Extracting the text nonetheless
@Bruno's answer is the answer one should give here, the PDF clearly does not provide the information required to allow proper text extraction according to section 9.10 Extraction of Text Content of the PDF specification ISO 32000-1...
But there actually is a slightly evil way to extract the text from the PDF at hand nonetheless!
Wrapping one's text extraction strategy in an instance of the following class, the garbled text is replaced by the correct text:
public class RemappingExtractionFilter : ITextExtractionStrategy
{
ITextExtractionStrategy strategy;
System.Reflection.FieldInfo stringField;
public RemappingExtractionFilter(ITextExtractionStrategy strategy)
{
this.strategy = strategy;
this.stringField = typeof(TextRenderInfo).GetField("text", System.Reflection.BindingFlags.NonPublic | System.Reflection.BindingFlags.Instance);
}
public void RenderText(TextRenderInfo renderInfo)
{
DocumentFont font =renderInfo.GetFont();
PdfDictionary dict = font.FontDictionary;
PdfDictionary encoding = dict.GetAsDict(PdfName.ENCODING);
PdfArray diffs = encoding.GetAsArray(PdfName.DIFFERENCES);
;
StringBuilder builder = new StringBuilder();
foreach (byte b in renderInfo.PdfString.GetBytes())
{
PdfName name = diffs.GetAsName((char)b);
String s = name.ToString().Substring(2);
int i = Convert.ToInt32(s, 16);
builder.Append((char)i);
}
stringField.SetValue(renderInfo, builder.ToString());
strategy.RenderText(renderInfo);
}
public void BeginTextBlock()
{
strategy.BeginTextBlock();
}
public void EndTextBlock()
{
strategy.EndTextBlock();
}
public void RenderImage(ImageRenderInfo renderInfo)
{
strategy.RenderImage(renderInfo);
}
public String GetResultantText()
{
return strategy.GetResultantText();
}
}
It can be used like this:
ITextExtractionStrategy strategy = new RemappingExtractionFilter(new LocationTextExtractionStrategy());
string text = PdfTextExtractor.GetTextFromPage(pdfReader, page, strategy);
Beware, I had to use System.Reflection
to access private members. Some environments may forbid this.
The same in Java
I initially coded this in Java for iText because that's my primary development environment.
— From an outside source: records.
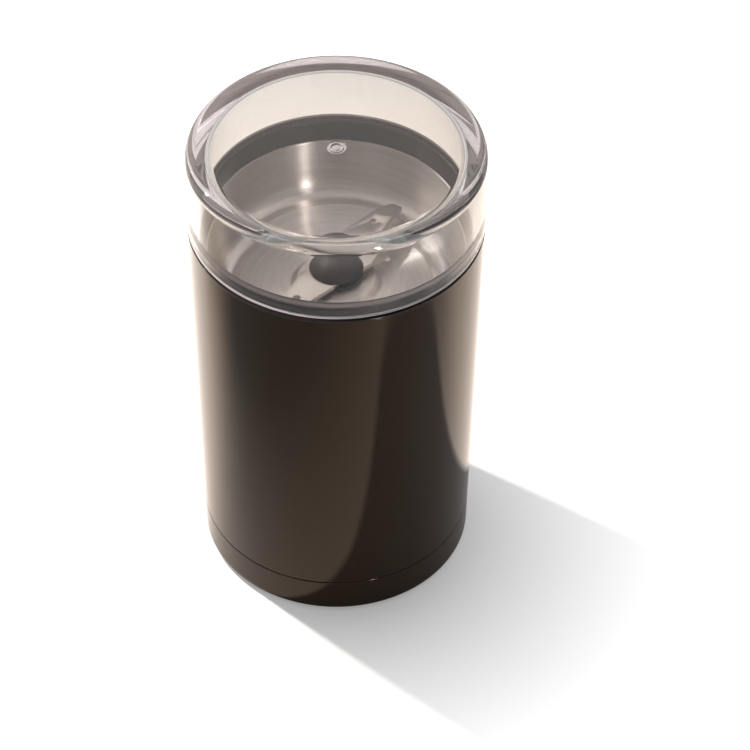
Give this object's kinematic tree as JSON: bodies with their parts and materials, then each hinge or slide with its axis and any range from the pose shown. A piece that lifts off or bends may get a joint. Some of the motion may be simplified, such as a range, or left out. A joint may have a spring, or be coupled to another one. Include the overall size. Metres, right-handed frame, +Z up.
{
  "type": "electric spice grinder",
  "caption": "Upright electric spice grinder: clear press-to-run lid over a steel bowl with a two-winged blade, dark tapered body, universal motor and lid-operated switch inside.",
  "frame": {"origin": "centre of the footprint on the surface it stands on", "axes": "+Z up along the motor's axis; -Y is the front, +Y the side of the cord's outlet; +X is the side of the switch"},
  "size_m": [0.09, 0.09, 0.1582],
  "materials": {
    "clear_plastic": "clear, polished",
    "charcoal_plastic": "satin",
    "body_finish": "satin dark brown",
    "bowl_steel": "circular brushed",
    "blade_steel": "ground",
    "hub_plastic": "satin",
    "white_plastic": "moulded",
    "black_plastic": "moulded",
    "phenolic": "moulded",
    "black_rubber": "matt",
    "screw_steel": "zinc plated",
    "shaft_steel": "ground",
    "lamination_steel": "stacked laminations",
    "copper": "enamelled winding",
    "bar_copper": "turned",
    "brass": "drawn",
    "bronze": "sintered",
    "carbon": "carbon",
    "cast_alloy": "die cast",
    "red_plastic": "moulded",
    "yellow_plastic": "moulded case",
    "brown_insulation": "insulation",
    "black_insulation": "insulation",
    "blue_insulation": "insulation",
    "red_insulation": "insulation"
  },
  "bodies": {
    "housing": {"collar": "charcoal_plastic", "bowl": "bowl_steel", "bowl_gasket": "black_rubber", "shaft_seal": "black_rubber", "body_shell": "body_finish", "base_cover": "body_finish", "rubber_feet": "black_rubber", "base_screws": "screw_steel", "cord_gland": "black_rubber", "chassis": "white_plastic", "air_baffle": "white_plastic", "stator_core": "lamination_steel", "field_coils": "copper", "upper_bridge": "cast_alloy", "lower_bridge": "phenolic", "upper_bearing": "bronze", "lower_bearing": "bronze", "motor_screws": "screw_steel", "motor_grommets": "black_rubber", "mount_screws": "screw_steel", "brush_tubes": "brass", "brush_caps": "black_plastic", "brush_spring_left": "screw_steel", "brush_spring_right": "screw_steel", "rod_springs": "screw_steel", "switch_body": "black_plastic", "switch_terminals": "brass", "switch_bracket": "cast_alloy", "switch_screws": "screw_steel", "bracket_screws": "screw_steel", "terminal_block": "white_plastic", "terminal_screws": "screw_steel", "suppression_capacitor": "yellow_plastic", "lead_live": "brown_insulation", "lead_switched": "black_insulation", "lead_neutral": "blue_insulation", "brush_leads": "red_insulation"},
    "rotor": {"blade": "blade_steel", "blade_carrier": "hub_plastic", "hub_cap": "hub_plastic", "hub_nut": "brass", "motor_shaft": "shaft_steel", "armature_core": "lamination_steel", "armature_windings": "copper", "commutator": "bar_copper", "cooling_fan": "black_plastic", "thrust_washers": "white_plastic"},
    "push_rod_right": {"push_rod_right": "white_plastic", "rod_clip_right": "screw_steel", "switch_finger": "white_plastic"},
    "push_rod_left": {"push_rod_left": "white_plastic", "rod_clip_left": "screw_steel"},
    "switch_plunger": {"switch_plunger": "red_plastic"},
    "brush_left": {"brush_left": "carbon"},
    "brush_right": {"brush_right": "carbon"},
    "lid": {"lid": "clear_plastic"}
  },
  "joints": [
    {"name": "rotor_spin", "type": "hinge", "parent": "housing", "child": "rotor", "pos_m": [0, 0, 0.07], "axis": [0, 0, 1], "continuous": true},
    {"name": "rod_right_press", "type": "slide", "parent": "housing", "child": "push_rod_right", "axis": [0, 0, 1], "range_m": [-0.0008, 0], "stiffness_N_per_m": 2000, "springref_m": 0.002, "deforming": ["rod_springs"]},
    {"name": "rod_left_press", "type": "slide", "parent": "housing", "child": "push_rod_left", "axis": [0, 0, 1], "range_m": [-0.0008, 0]},
    {"name": "plunger_press", "type": "slide", "parent": "housing", "child": "switch_plunger", "axis": [0, 0, 1], "range_m": [-0.0008, 0]},
    {"name": "lid_lift", "type": "slide", "parent": "push_rod_right", "child": "lid", "axis": [0, 0, 1], "range_m": [0, 0.06]},
    {"name": "brush_right_slide", "type": "slide", "parent": "housing", "child": "brush_right", "axis": [1, 0, 0], "range_m": [0, 0.003], "stiffness_N_per_m": 150, "springref_m": -0.004, "deforming": ["brush_spring_right"]},
    {"name": "brush_left_slide", "type": "slide", "parent": "housing", "child": "brush_left", "axis": [-1, 0, 0], "range_m": [0, 0.003], "stiffness_N_per_m": 150, "springref_m": -0.004, "deforming": ["brush_spring_left"]}
  ],
  "couplings": [
    {"joint": "rod_left_press", "follows": "rod_right_press", "ratio": 1},
    {"joint": "plunger_press", "follows": "rod_right_press", "ratio": 1}
  ]
}
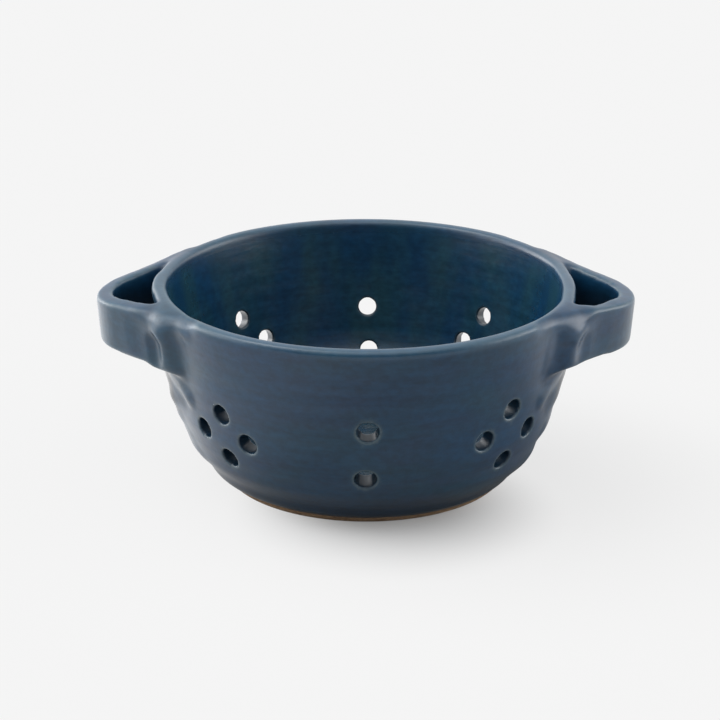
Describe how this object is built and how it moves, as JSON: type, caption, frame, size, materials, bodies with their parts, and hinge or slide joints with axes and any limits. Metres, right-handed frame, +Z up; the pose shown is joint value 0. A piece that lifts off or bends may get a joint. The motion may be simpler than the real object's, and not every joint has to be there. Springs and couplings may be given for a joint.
{
  "type": "colander bowl",
  "caption": "Small round stoneware colander bowl with punched drain holes, two strap handles at the rim and a bare clay foot.",
  "frame": {"origin": "on the table, under the middle of the foot", "axes": "+X through the right handle, +Y away from the picture's viewer, +Z up out of the bowl"},
  "size_m": [0.1932, 0.152, 0.0728],
  "materials": {
    "glaze": "satin slate blue glaze",
    "bare_clay": "bare fired stoneware"
  },
  "bodies": {
    "root": {"bowl": "glaze", "foot_ring": "bare_clay", "left_handle": "glaze", "right_handle": "glaze"}
  },
  "joints": []
}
Thus, here the initial Java version:
public class RemappingExtractionFilter implements TextExtractionStrategy
{
public RemappingExtractionFilter(TextExtractionStrategy strategy) throws NoSuchFieldException, SecurityException
{
this.strategy = strategy;
this.stringField = TextRenderInfo.class.getDeclaredField("text");
this.stringField.setAccessible(true);
}
@Override
public void renderText(TextRenderInfo renderInfo)
{
DocumentFont font =renderInfo.getFont();
PdfDictionary dict = font.getFontDictionary();
PdfDictionary encoding = dict.getAsDict(PdfName.ENCODING);
PdfArray diffs = encoding.getAsArray(PdfName.DIFFERENCES);
;
StringBuilder builder = new StringBuilder();
for (byte b : renderInfo.getPdfString().getBytes())
{
PdfName name = diffs.getAsName((char)b);
String s = name.toString().substring(2);
int i = Integer.parseUnsignedInt(s, 16);
builder.append((char)i);
}
try
{
stringField.set(renderInfo, builder.toString());
}
catch (IllegalArgumentException | IllegalAccessException e)
{
e.printStackTrace();
}
strategy.renderText(renderInfo);
}
@Override
public void beginTextBlock()
{
strategy.beginTextBlock();
}
@Override
public void endTextBlock()
{
strategy.endTextBlock();
}
@Override
public void renderImage(ImageRenderInfo renderInfo)
{
strategy.renderImage(renderInfo);
}
@Override
public String getResultantText()
{
return strategy.getResultantText();
}
final TextExtractionStrategy strategy;
final Field stringField;
}
(RemappingExtractionFilter.java)
It can be used like this:
String extractRemapped(PdfReader reader, int pageNo) throws IOException, NoSuchFieldException, SecurityException
{
TextExtractionStrategy strategy = new RemappingExtractionFilter(new LocationTextExtractionStrategy());
return PdfTextExtractor.getTextFromPage(reader, pageNo, strategy);
}
(from RemappedExtraction.java)
Why does this work?
First of all, this is not the solution to all extraction problems, merely for extracting text from PDFs like the OP has presented.
This method works because the names the PDF uses in its fonts' encoding differences arrays can be interpreted even though they are not standard. These names are built as /Gxx where xx is the hexadecimal representation of the ASCII code of the character this name represents.